Budget for a market visit

Browsing and the heritage halls cost nothing. A market lunch (a jaffle, dumplings or a similar quick food stall option) runs 10–18 AUD. Produce shopping is generally cheaper than CBD supermarkets for equivalent quality. A guided food tour with tastings typically runs 90–140 AUD per person. Night Market entry is free; individual food and drink stalls are priced per item, typically 10–20 AUD per dish.

Frequently asked questions about Queen Victoria Market

Is Queen Victoria Market open every day?

No — it trades Tuesday, Thursday, Friday, Saturday and Sunday, with Monday and Wednesday closed for general daytime trading (Wednesday evenings host the seasonal Night Market separately).

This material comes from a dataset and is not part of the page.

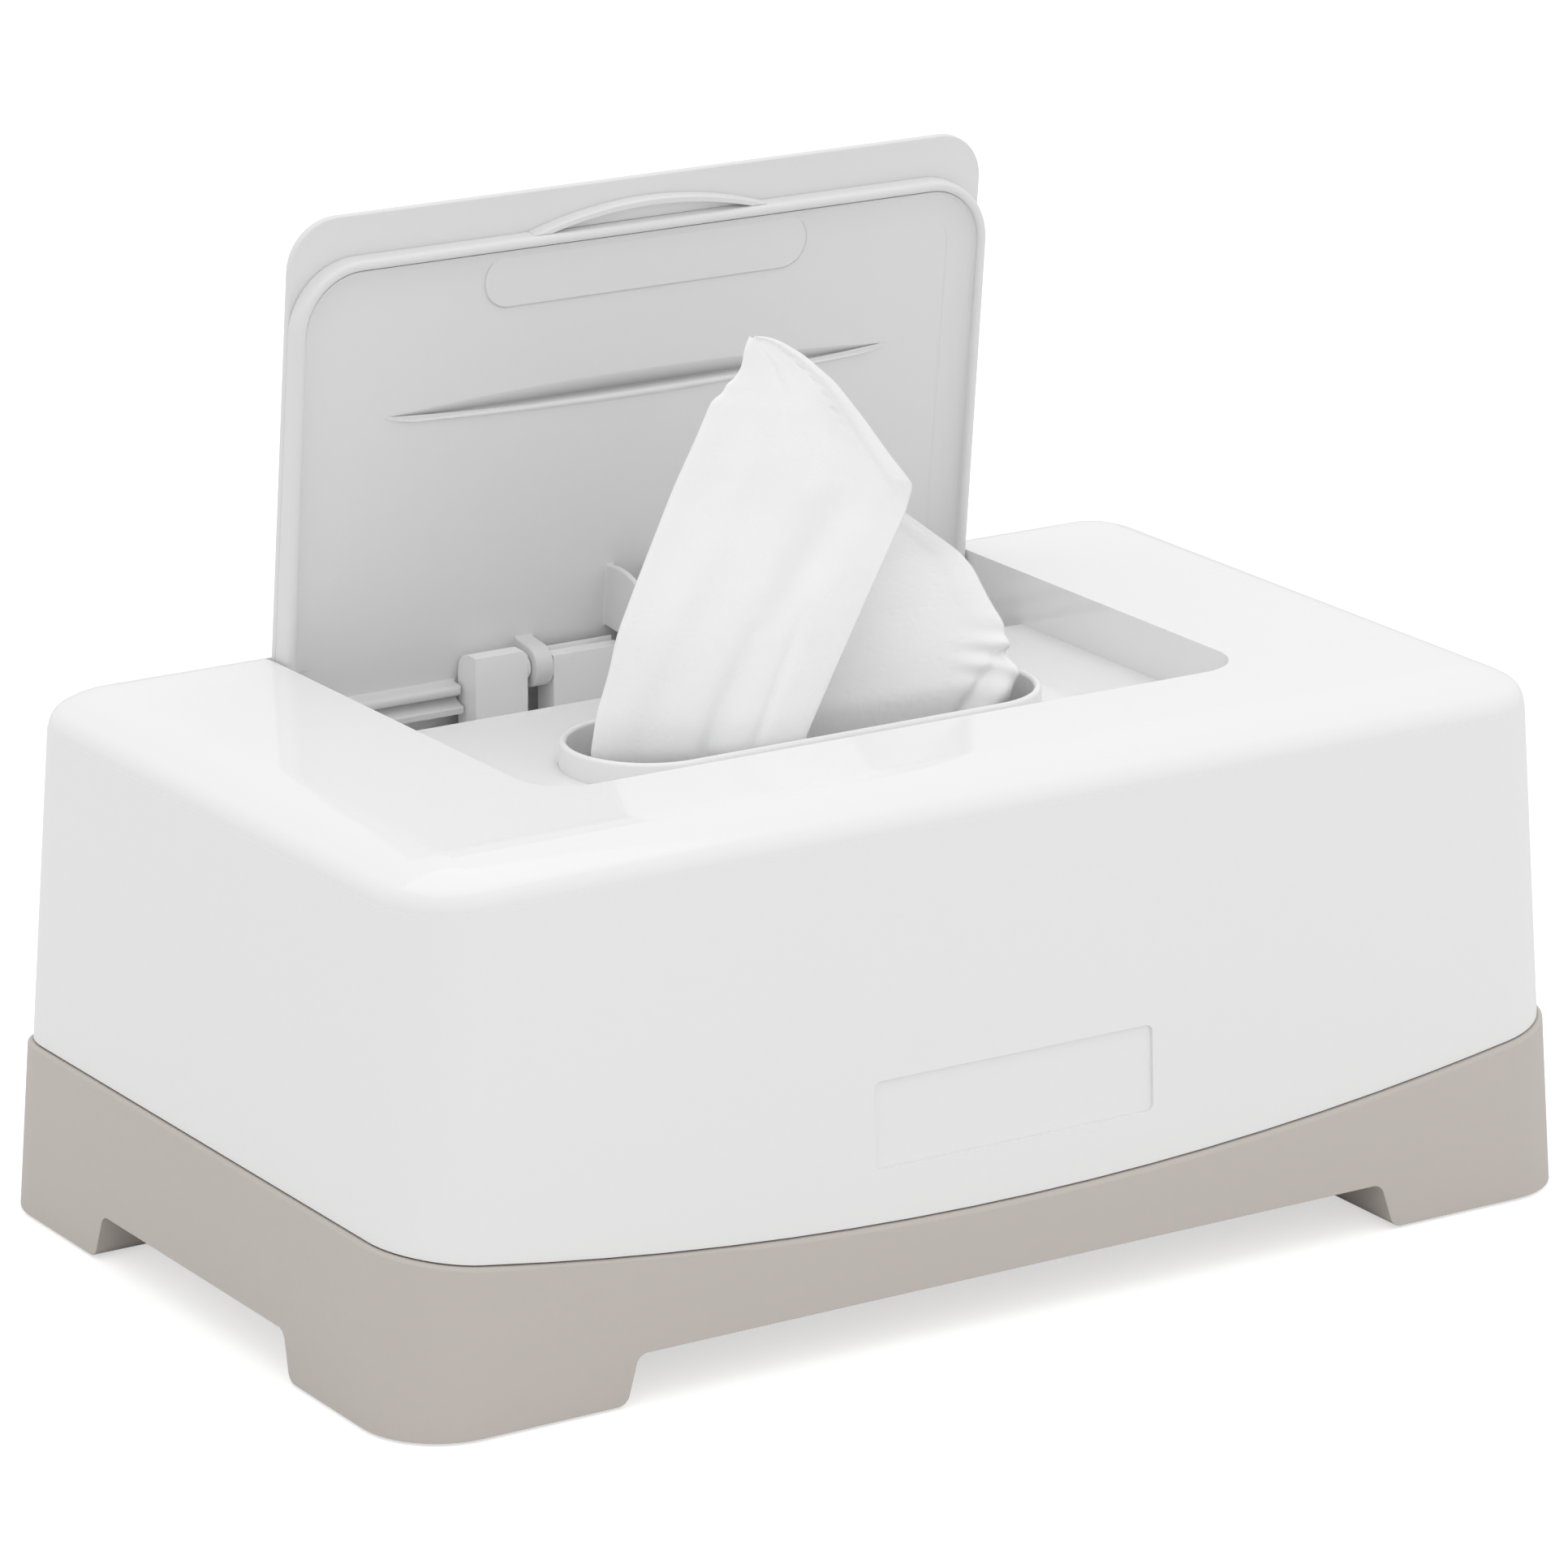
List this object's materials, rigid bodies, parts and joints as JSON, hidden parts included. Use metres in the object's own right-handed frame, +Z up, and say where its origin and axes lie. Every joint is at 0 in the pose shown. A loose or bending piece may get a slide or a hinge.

When does the Night Market run?

Seasonally, historically Wednesday evenings through the warmer months with additional Friday dates — check current listings before planning a visit, as exact dates and months shift year to year.

Is Queen Victoria Market touristy or do locals actually shop there?

Both — the produce, deli and meat halls are working markets with a strong local customer base and competitive pricing; the general merchandise and souvenir stalls toward Queen Street are more tourist-oriented.

Is the market built on a cemetery?

Yes — part of the site was Melbourne’s first general cemetery, closed for burials in the 1850s. A memorial near the northwestern car park acknowledges those still buried beneath the grounds.

How do I get to Queen Victoria Market from the CBD?

It’s a 10–15 minute walk from Flinders Street Station, or a short tram ride along Elizabeth or Victoria Street.

What’s the best day to visit for produce?

Weekday mornings (Tuesday or Thursday) are quieter than the weekend for produce shopping, with Sunday mornings the busiest overall.

Is there cheap food at the market?

Yes — the food-stall alley offers some of the CBD’s better budget lunch options, generally cheaper than nearby café and restaurant strips.